Can you believe this? Brands in the age of AI and fake everything

January 27, 2026

By Stefan Colligan, Principal Consultant

Plato’s allegory of the cave feels uncomfortably modern. In The Republic, his blueprint for an ideal state, he describes humans as prisoners chained in a dark cave, mistaking shadows on a wall for reality. To them, appearances are truth.

Nearly 2,500 years later, AI has us wondering whether we’re back in the cave.

Plato probably wasn’t foreshadowing an AI-generated Taylor Swift endorsing Le Creuset, despite having no affiliation with the brand. But he might have raised an eyebrow at the idea that the once “best restaurant in London” on TripAdvisor never even existed, or that fake social posts promoting non-existent initiatives from York Council, like recruiting volunteers to remove flags, were widely shared online (and believed).

Endorsements, institutions, even entire places can now be conjured into reality with a decent prompt and a straight face.

Generative AI offers extraordinary creative possibilities: personalised ads, endless iterations of content, campaigns built and launched in days. But it also raises more fundamental questions. If a celebrity endorsement can be deepfaked, how do you know what’s genuine? If brand storytelling can be written by a machine, how do you distinguish it from misinformation?

When anyone can produce anything, the value of making collapses. What matters now is not the output, but the judgement behind it: taste, point of view, values, consistency. Evidence of an actual human being and culture making deliberate choices.

In a world where the line between real and fabricated is increasingly hard to spot, consumer confidence is at an inflection point. The central question for brands is no longer, “How creative can we be?” It’s, “How credible can we prove ourselves to be?”
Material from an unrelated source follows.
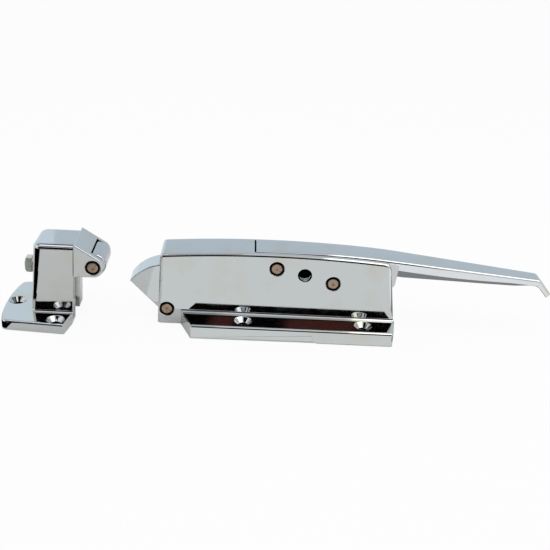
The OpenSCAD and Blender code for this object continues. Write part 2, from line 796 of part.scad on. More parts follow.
// Tube on the handle's link pin, from y to y + w
module link_spacer(y, w) {
    difference() {
        y_rod(arm_pin_at, link_pin_d / 2 + 1.5, y, w);
        y_rod(arm_pin_at, link_pin_d / 2 + pin_fit, y - 1, w + 2);
    }
}

module link_spacer_near() latch_frame() color(zinc_steel) {
    start = handle_y + cheek_t + 0.2;
    link_spacer(start, link_y - link_t / 2 - side_fit - start);
}

module link_spacer_far() latch_frame() color(zinc_steel) {
    start = link_y + link_t / 2 + side_fit;
    link_spacer(start, handle_y + handle_w - cheek_t - 0.2 - start);
}

// Slab whose outline from above is the strike's flange, rounded along its upper edges
module strike_flange() {
    r = 1.8;
    corner_cut = 5;
    half_w = column_w / 2 + strike_flange_w;
    left = -column_len - strike_flange_len;
    taper = atan2(strike_flange_taper, -left - corner_cut);
    intersection() {
        translate([left + strike_end_r, 0, 0]) rotate_extrude($fn = 360) {
            square([strike_end_r - r, strike_flange_t]);
            square([strike_end_r, strike_flange_t - r]);
            translate([strike_end_r - r, strike_flange_t - r]) circle(r);
        }
        for (m = [0, 1]) mirror([0, m, 0]) translate([-corner_cut, -half_w, 0])
            rotate([0, 0, -taper]) translate([left, 0, 0]) rotate([90, 0, 90]) linear_extrude(20 - left) {
                translate([r, 0]) square([half_w + 6, strike_flange_t]);
                square([half_w + 6, strike_flange_t - r]);
                translate([r, strike_flange_t - r]) circle(r);
            }
        linear_extrude(strike_flange_t) difference() {
            polygon([
                [left - 1, -half_w - 1],
                [-corner_cut - 0.3, -half_w - 1],
                [-foot_back, -half_w + 15],
                [-foot_back, half_w - 15],
                [-corner_cut - 0.3, half_w + 1],
                [left - 1, half_w + 1]
            ]);
            for (m = [0, 1]) mirror([0, m]) flange_corner([-corner_cut, -half_w], taper, left);
        }
    }
}

// What a rounded corner of the strike's flange leaves out, on an edge that runs from start towards left
module flange_corner(start, taper, left) {
    r = 5;
    middle = [left + strike_end_r, 0];
    along = [-cos(taper), sin(taper)];
    out = [-sin(taper), -cos(taper)];
    inset = start - r * out - middle;
    run = sqrt(pow(inset * along, 2) - inset * inset + pow(strike_end_r - r, 2)) - inset * along;
    centre = middle + inset + run * along;
    end_out = (centre - middle) / norm(centre - middle);
    reach = 4 * r;
    difference() {
        polygon([
            centre,
            centre + reach * out,
            centre + 1.5 * reach * (out + end_out) / norm(out + end_out),
            centre + reach * end_out
        ]);
        translate(centre) circle(r + tuck);
    }
}

// Column of the strike, whose roller side and outer side lean towards each other
module strike_column() {
    r = 4;
    top_r = 2.4;
    corner = [(column_h - r) * tan(column_lean) + r / cos(column_lean) - column_len, column_h - r];
    intersection() {
        across(-column_w / 2, column_w) {
            polygon([
                [-column_len, 0],
                [-foot_back, 0],
                [0, column_h],
                corner + [0, r],
                corner + r * dir(180 - column_lean)
            ]);
            translate(corner) circle(r);
        }
        translate([-column_len, 0, 0]) rotate([0, column_lean, 0]) translate([0, -column_w / 2, -5])
            linear_extrude(90) round_rect([far / 4, column_w], r, 1);
        translate([-far / 4, 0, 0]) rotate([90, 0, 90]) linear_extrude(far / 4) {
            translate([-column_w / 2 + top_r, 0]) square([column_w - 2 * top_r, column_h]);
            translate([-column_w / 2, 0]) square([column_w, column_h - top_r]);
            for (s = [-1, 1]) translate([s * (column_w / 2 - top_r), column_h - top_r]) circle(top_r);
        }
        translate([-foot_back, 0, 0]) rotate([0, roller_side_lean, 0]) translate([-far / 4, -column_w / 2, -5])
            linear_extrude(90) round_rect([far / 4, column_w], 1, 1.6);
    }
}

// Cast base of the strike: flange, hollow column, seat for the adjusting bolt, guide groove
module strike_base() strike_frame() color(chrome) {
    difference() {
        union() {
            strike_flange();
            strike_column();
        }
        translate([pad_x - far, 0, 0]) rotate([90, 0, 90]) linear_extrude(far)
            slot_outline([0, adjust_z - adjust_down], [0, adjust_z + adjust_up], pad_half_w);
        translate([-column_len + column_wall + 1, -column_w / 2 + column_wall, -1])
            cube([column_len - 2 * column_wall - guide_t, column_w - 2 * column_wall, column_h - column_wall + 1]);
        translate([-far / 8, 0, 0]) rotate([90, 0, 90]) linear_extrude(far / 4)
            slot_outline([0, adjust_z - adjust_down - 0.5], [0, adjust_z + adjust_up + 0.5], adjust_d / 2 + 0.4);
        translate([-guide_t - 0.3, -guide_w / 2 - 0.2, tongue_z - adjust_down - 1.5])
            cube([guide_t + 1, guide_w + 0.4, guide_top + adjust_up - tongue_z + adjust_down + 2]);
        translate([-column_len / 2, -foot_opening_w / 2, -1]) cube([column_len, foot_opening_w, foot_opening_h + 1]);
        translate([-column_len - end_screw_gap, 0, 0]) countersunk_hole(strike_flange_t);
        for (s = [-1, 1]) translate([-side_screw_x, s * (column_w / 2 + side_screw_y), 0])
            countersunk_hole(strike_flange_t);
    }
}

// Outline of the roller head from the side
module head_outline() {
    corner = [head_x, head_top_z];
    run = [roller_x, roller_z] - corner;
    tangent = atan2(run[1], run[0]) + asin(nose_r / norm(run)) + 90;
    touch = [roller_x, roller_z] + nose_r * dir(tangent);
    translate([roller_x, roller_z]) circle(nose_r);
    polygon([
        corner,
        touch,
        [roller_x, roller_z],
        [roller_x, roller_z - nose_r],
        [head_x, roller_z - nose_r]
    ]);
}

// Roller head: two cheeks and a web that slide on the column by a ribbed tongue
module strike_head() strike_frame() color(chrome) {
    foot_r = 2.5;
    half_w = tongue_w / 2;
    difference() {
        union() {
            across(-head_w / 2, head_w) head_outline();
            translate([head_x, 0, 0]) rotate([90, 0, 90]) linear_extrude(tongue_t) {
                translate([tuck - half_w, tongue_z + foot_r])
                    square([2 * (half_w - tuck), roller_z - tongue_z - foot_r]);
                translate([foot_r - half_w, tongue_z + tuck]) square([2 * (half_w - foot_r), foot_r]);
                for (s = [-1, 1]) translate([s * (half_w - foot_r), tongue_z + foot_r]) circle(foot_r);
            }
            translate([-guide_t, -guide_w / 2, tongue_z + foot_r])
                cube([guide_t + 1, guide_w, guide_top - tongue_z - foot_r]);
        }
        y_rod([roller_x, roller_z], pocket_clear_r, -roller_len / 2 - side_fit, roller_len + 2 * side_fit);
        y_rod([roller_x, roller_z], rivet_d / 2 + pin_fit, -head_w, 2 * head_w);
        for (y = [-head_w / 2 - 1, head_w / 2 - 0.9]) y_rod([roller_x, roller_z], recess_d / 2, y, 1.9);
        translate([-guide_t - 1, 0, adjust_z]) rotate([0, 90, 0])
            cylinder(d = adjust_d + 2 * pin_fit, h = guide_t + 1 + adjust_tip_x + 0.3);
    }
}

// Roller with rounded ends
module strike_roller() strike_frame() color(chrome_dark) {
    r = roller_edge_r;
    bore_r = rivet_d / 2 + pin_fit;
    translate([roller_x, -roller_len / 2, roller_z]) rotate([-90, 0, 0]) rotate_extrude() {
        translate([bore_r, tuck]) square([roller_r - r - bore_r, roller_len - 2 * tuck]);
        translate([bore_r, r]) square([roller_r - tuck - bore_r, roller_len - 2 * r]);
        for (y = [r, roller_len - r]) translate([roller_r - r, y]) circle(r);
    }
}

module roller_pin() strike_frame() color(rivet_steel) translate([0, -head_w / 2, 0])
    rivet([roller_x, roller_z], head_w, 0.9);

// Hexagon bolt that clamps the head to the column
module adjusting_bolt() strike_frame() color(zinc_steel) translate([adjust_head_x, 0, adjust_z]) rotate([0, 90, 0]) {
    intersection() {
        rotate([0, 0, 30]) cylinder(d = adjust_flats / cos(30), h = adjust_head_t, $fn = 6);
        cylinder(r1 = adjust_flats / 2 - 0.3, r2 = adjust_flats / 2 + 6, h = adjust_head_t);
    }
    cylinder(d = adjust_d, h = adjust_tip_x - adjust_head_x - 0.8);
    translate([0, 0, adjust_tip_x - adjust_head_x - 0.8]) cylinder(d1 = adjust_d, d2 = adjust_d - 1.6, h = 0.8);
}

// Ring on the adjusting bolt, from x to x + t
module bolt_ring(x, outer_d, t) {
    translate([x, 0, adjust_z]) rotate([0, 90, 0]) difference() {
        cylinder(d = outer_d, h = t);
        translate([0, 0, -1]) cylinder(d = adjust_d + 2 * pin_fit, h = t + 2);
    }
}

// Split spring washer, cut through at one place
module adjusting_lock_washer() strike_frame() color(zinc_steel) difference() {
    bolt_ring(pad_x - washer_t - lock_washer_t, adjust_flats + 0.6, lock_washer_t);
    translate([pad_x - washer_t - lock_washer_t - 1, 0, adjust_z]) rotate([12, 0, 0])
        translate([0, -0.6, 0]) cube([lock_washer_t + 2, 1.2, adjust_flats]);
}

module adjusting_washer() strike_frame() color(zinc_steel) bolt_ring(pad_x - washer_t, adjust_flats + 3.2, washer_t);

housing();
bolt();
bolt_pin();
bolt_washers();
bolt_spring();
bolt_link_pin();
pull_link();
handle();
handle_pin();
handle_link_pin();
link_spacer_near();
link_spacer_far();
stop_pin();
strike_base();
strike_head();
strike_roller();
roller_pin();
adjusting_bolt();
adjusting_lock_washer();
adjusting_washer();
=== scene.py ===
"""Dresses the walk-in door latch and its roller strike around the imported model.

Every shape is built in millimetres, in the frame of its own sub-assembly, and ends as a piece in
metres in the row frame. The latch's frame has its corner at the bolt end, the near wall and the
mounting face. The strike's frame has it at the foot of the column's roller side.
"""

from __future__ import annotations

import logging
import math
from collections.abc import Sequence
from dataclasses import dataclass
from enum import Enum

import bmesh
import bpy
from mathutils import Matrix, Vector


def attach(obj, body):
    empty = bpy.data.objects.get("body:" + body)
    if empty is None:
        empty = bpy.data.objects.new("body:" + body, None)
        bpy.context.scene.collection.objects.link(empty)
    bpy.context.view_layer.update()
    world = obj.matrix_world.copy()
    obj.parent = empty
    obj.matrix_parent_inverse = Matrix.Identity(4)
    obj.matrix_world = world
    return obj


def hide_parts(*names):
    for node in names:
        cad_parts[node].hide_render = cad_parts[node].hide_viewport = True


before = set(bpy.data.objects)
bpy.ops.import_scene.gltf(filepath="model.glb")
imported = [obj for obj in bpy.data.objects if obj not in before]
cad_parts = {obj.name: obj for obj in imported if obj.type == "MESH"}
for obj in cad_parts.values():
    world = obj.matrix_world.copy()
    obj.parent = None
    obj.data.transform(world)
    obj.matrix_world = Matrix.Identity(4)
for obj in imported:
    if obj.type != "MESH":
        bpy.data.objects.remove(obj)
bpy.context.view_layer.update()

LOG = logging.getLogger("door_latch")
MM = 0.001
EPS = 0.01
LATCH_CORNER = Vector((-106.3, -15.1, 0.0))
STRIKE_CORNER = Vector((-164.9, -3.0, 0.0))
# Bores and recesses that several pieces share, in millimetres
PIN_BORE_R = 4.05
LINK_BORE_R = 2.55
RECESS_R = 5.475
HEAD_SUNK = 0.9
STRIKE_SCREWS = ((-45.5, 0.0), (-12.2, -28.4), (-12.2, 28.4))

Point = tuple[float, float]
Corner = tuple[float, float, float]
Span = tuple[float, float, float, float]


class Axis(Enum):
    """Direction in which an outline is extruded, or about which a profile turns."""

    X = 0
    Y = 1
    Z = 2


class Join(Enum):
    """How one solid is set against another."""

    UNION = "UNION"
    CUT = "DIFFERENCE"
    KEEP = "INTERSECT"


# Outlines


def aim(degrees: float) -> Vector:
    """Unit vector at an angle in the plane of an outline."""
    return Vector((math.cos(math.radians(degrees)), math.sin(math.radians(degrees))))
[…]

The brands taking this seriously are leaning into transparency. L’Oréal has experimented with digital watermarks to verify content authenticity. Heinz ran an AI-generated ketchup campaign, but crucially revealed the prompts and outputs, showing the process rather than pretending it was magic. Patagonia continues to open-source its supply-chain stories, grounding lofty claims in verifiable detail. Orange flipped expectations by revealing that classy football skills weren’t Mbappé’s at all, but those of the French women’s team.

This matters because we don’t live in Plato’s Republic. Life is messy. It is not ideal. As Cicero wrote, Rome grew out of the “dregs of Romulus”. Not an idealised blueprint, but a human reality shaped by friction, imperfection, and lived experience.

That’s still the world people recognise. And perception only sticks when it’s anchored there.

The strategic shift is clear: trust now comes less from authority and more from radical openness. Brands need to invite audiences behind the curtain, showing not just the polished message but the process, the data and even the flaws.

In a blurred era of truth and fakery, credibility doesn’t come from perfection. It comes from proof. If we are in a world of shadows, the brands that will last are the ones willing to step into the light and let people see what’s really there.